When an officer-involved shooting happens, we hear a lot about the victim, but what happens to the officer who pulled the trigger?

PORTLAND, Maine (NEWS CENTER) -- Joe Loughlin was Assistant Chief for the Portland Police Department when he retired. He's since written a book called "Shots Fired," in which he interviews officers involved in deadly shootings.

He spoke with NEWS CENTER on Monday following a deadly shooting in Portland; covering everything from training within departments to the aftermath; the investigations and the backlash.

"The worst case of scenarios anyone can possibly go through is killing another human being," said Loughlin.

These situations escalate so quickly, Loughlin says pulling that trigger becomes a reaction, not a decision.

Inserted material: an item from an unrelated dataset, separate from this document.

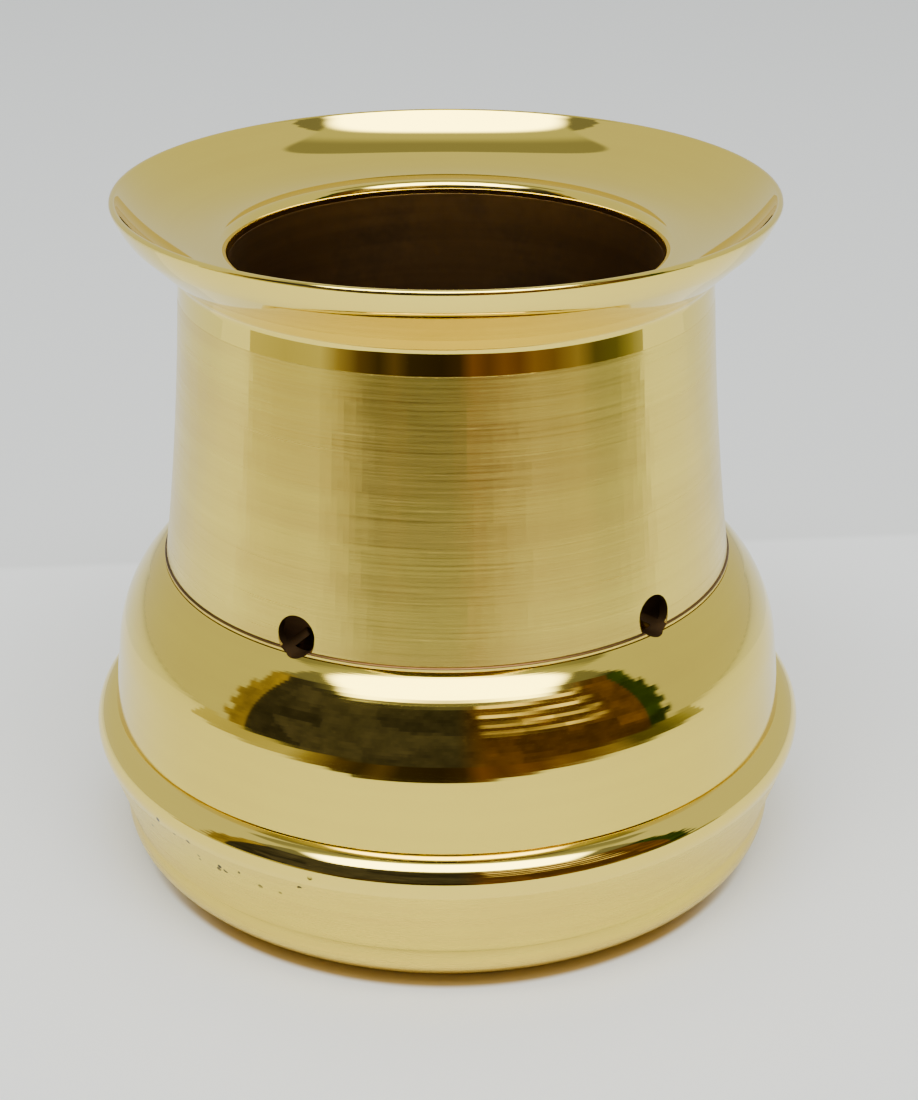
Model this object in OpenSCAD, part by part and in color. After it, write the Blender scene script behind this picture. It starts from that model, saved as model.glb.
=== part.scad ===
// Alcohol spirit stove: a turned brass housing that lifts off its bowl-shaped base,
// with a fuel burner standing loose inside it. Lengths are in millimetres.
// +Z is up, -Y is the front, and the origin is the centre of the foot on the table.

/* [Collar] */
// Outer radius of the flared lip
lip_r = 52.5; // [52:0.1:53.5]
// Height of the lip's top edge
lip_z = 112.4; // [112:0.1:113.4]
// Radius of the mouth, and of the flue below it
mouth_r = 34.5; // [34.2:0.1:34.8]
// Thickness of the lip's rounded edge
lip_edge = 1.1; // [0.9:0.1:1.3]

/* [Barrel] */
// Outer radius of the barrel under the collar
barrel_top_r = 42.85; // [42.6:0.05:43.2]
// Outer radius of the barrel at its foot
barrel_foot_r = 47.2; // [46.8:0.1:47.4]
// Radius of the barrel's gentle waist, seen from the side
barrel_sweep_r = 530; // [450:10:900]
// Thickness of the barrel's wall
barrel_wall = 1.6; // [1.4:0.1:1.8]
// Number of air holes round the barrel's foot
air_hole_count = 5; // [3:1:8]
// Radius of one air hole
air_hole_r = 3.25; // [2.5:0.05:3.4]

/* [Shoulder] */
// Radius of the shoulder's foot, above the bead
shoulder_foot_r = 57.4; // [57.2:0.1:57.5]
// Thickness of the shoulder's wall
shoulder_wall = 2.2; // [2:0.1:2.4]

/* [Base] */
// Outer radius of the bead's crest
bead_r = 60.8; // [60.6:0.1:61]
// Radius of the ring that the base stands on
foot_r = 53; // [52.5:0.1:53.5]
// Depth of the hollow under the base
foot_hollow = 1.2; // [0.8:0.1:1.4]

/* [Burner] */
// Outer radius of the fuel cup
cup_r = 32; // [31.6:0.1:32]
// Thickness of the fuel cup's sheet
cup_sheet = 0.8; // [0.6:0.1:1]
// Radius of the burner's open top
burner_opening_r = 22; // [20:0.5:23]
// Distance between neighbouring gauze wires
gauze_pitch = 2.2; // [2:0.1:4]

/* [Hidden] */

$fn = 160;
sweep_fn = 3600;       // sides of the very large circles, whose arcs are only a few degrees
fit_gap = 0.03;        // radial play between parts that are soldered or pressed together
running_gap = 0.3;     // radial play between parts that lift apart
spigot_gap = 0.05;     // radial play between the collar's spigot and the barrel
edge_chamfer = 0.3;    // broken edge along an open seam
seam_step = 0.1;       // how far the lower of two parts stands back at a seam
slice_root = 0.05;     // how far an arc's slice reaches into the outline that it joins
slice_run = 0.3;       // how far a cut arc runs on past its ends
arc_bite = 0.01;       // how far a cut arc bites past the corner that it starts from

// Heights of the seams, from the table up.
bead_foot_z = 19.9;
bead_crest_z = 21.7;
bead_top_z = 25.62;
baffle_z = 51.4;
baffle_sheet = 0.8;
barrel_foot_z = baffle_z + baffle_sheet;
barrel_top_z = 96.5;

// Flared collar and the liner hanging in it.
mouth_edge_r = 1;
mouth_z = 103.9;           // height of the mouth's rounded edge
dish_sweep_r = 20.1;
dish_rim_angle = 139;      // where the dish leaves the lip's rounded edge
dish_mouth_angle = 110;    // where it meets the mouth's rounded edge
rim_top_angle = 144;
rim_foot_angle = -20;
rim_foot_share = 0.9;      // how far out in the lip's edge its underside starts
underside_sweep_r = 14.5;
underside_tuck = 0.15;     // how far the sweep's end sinks into the straight underside
fillet_r = 1.85;
fillet_root = 0.5;
neck_top = [42.7, 99.5];
underside_bend = [43.32, 101.05];
underside_rim = [50, 107.4];
liner_sheet = 0.8;
liner_r = mouth_r + liner_sheet;
liner_top_z = 101.7;
liner_foot_z = 62;
spigot_foot_z = 88;
spigot_r = barrel_top_r - barrel_wall - spigot_gap;

// Barrel and its air holes.
air_hole_z = 54.3;
air_hole_start = -119.2;   // direction of the first hole, in degrees from +X
drill_depth = 4;           // how far in from the barrel's foot the drill went
baffle_ledge = 0.6;        // how far the baffle stands out past the barrel
baffle_r = barrel_foot_r + baffle_ledge;
baffle_opening_r = 35;

// Shoulder: where its curve starts and where it turns into the straight skirt.
shoulder_start = [47.6, baffle_z];
shoulder_turn = [56, 37];
shoulder_arc_r = 24.6;
shoulder_run = 1;          // how far below the turn the curve's cut starts
shoulder_hollow = [48.6, 48];
shoulder_throat_r = 45;
shoulder_throat_wall = 1;
skirt_lean = (shoulder_foot_r - shoulder_turn.x) / (shoulder_turn.y - bead_top_z);

// Ring inside the shoulder's foot that centres the housing on the base.
register_bore_r = 55.3;
register_r = register_bore_r - running_gap;
register_foot_z = 23.1;
register_top_z = 31;
register_wall = 1.6;

// Base bowl.
bead_crest_arc_r = 3.9;
bead_top_r = 57.3;
bead_seam_r = 60.45;
bowl_wall = 2.4;
bowl_rim_r = 57;
bowl_rim_z = 22.6;
bowl_rim_gap = 0.2;        // clearance over the bowl's rim, inside the bead
bowl_turn = [56.3, 8];
bowl_turn_arc_r = 19;
bowl_floor_z = 4;
bowl_corner_r = 6;
foot_edge_r = 1.2;
foot_edge_lean = 0.15;     // how far out the bowl's side meets the foot's rounded edge
foot_ring_width = 7;
foot_ring_slope = 1;

// Burner seat and its screws.
seat_top_z = 5.4;
seat_ring_z = 10;
seat_ring_wall = 1.4;
seat_inner_r = 26;
seat_outer_r = 42.4;
seat_play = 0.5;           // radial play of the cup in the seat's ring
seat_ring_r = cup_r + seat_play;
screw_count = 3;
screw_ring_r = 39.2;
screw_r = 1.5;
screw_head_r = 2.6;
screw_head_h = 1.6;
screw_slot = 0.7;
screw_foot_z = 2;
screw_tip_gap = 0.1;

// Burner, standing on the seat.
cup_corner_r = 3;
top_z = 48;
top_skirt_z = 43.4;
top_sheet = 0.7;
cup_top_z = top_z - 2 * top_sheet;
top_lip_z = 44.4;
wadding_top_z = 41.8;
wadding_corner_r = 1.5;
wadding_gap = 0.2;
gauze_wire_r = 0.22;
gauze_z = 42.9;
gauze_grip = 1.6;          // width of the gauze's edge held by its ring
gauze_r = burner_opening_r + gauze_grip;
gauze_channel = 0.6;       // thickness of the folded sheet that grips the gauze
gauze_channel_gap = 0.3;   // clearance past the wires' ends
gauze_channel_back = 0.8;
crossing_gap = 0.01;       // clearance between the two layers of wires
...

"Cops know that anything can be deadly and dangerous at any given time, so you get that foundational training. Now you get out onto the street, I think people make the assumptions that police are highly trained in deadly force and use of weapons and there are multiple dynamics that occur with weapons and survival and all of those types of things. The average cop out there is not trained to the levels that people think. The problem is, in many cities, budgets are cut, it happened in my city all the time, they go we have to cut training."

Loughlin says one of the hardest parts of the job is the speculation from outsiders; people who come to their own conclusions before an investigation is over.

"Unarmed doesn't mean the same thing to a police officer as it does to a person. 3,000 people a year are killed in this country by unarmed people, by being strangled to death, punched to death, drowned, etc. 4-11% of police officers have their guns taken away; they're attacked; choked; stabbed."

In Loughlin's book, he learns more about the emotional impact of being the officer who pulls the trigger. He says it all happens so quickly.

"What they go through in the actual event is a lot of psychological, emotional, bio-chemical changes, survival all of these types of things are present. Then you deal with the aftermath, which is there's so much scrutiny even within the organization they are going through. There's the state attorney general's investigation, the medical examiners' investigation, policies and procedures, and the officers are separated from all of that and he or she has to deal with families and the emotional trauma of that."

Loughlin says it's such a traumatic event for these officers, many of them end up leaving the force.

"That job will eat you up, and it eats up a lot of people."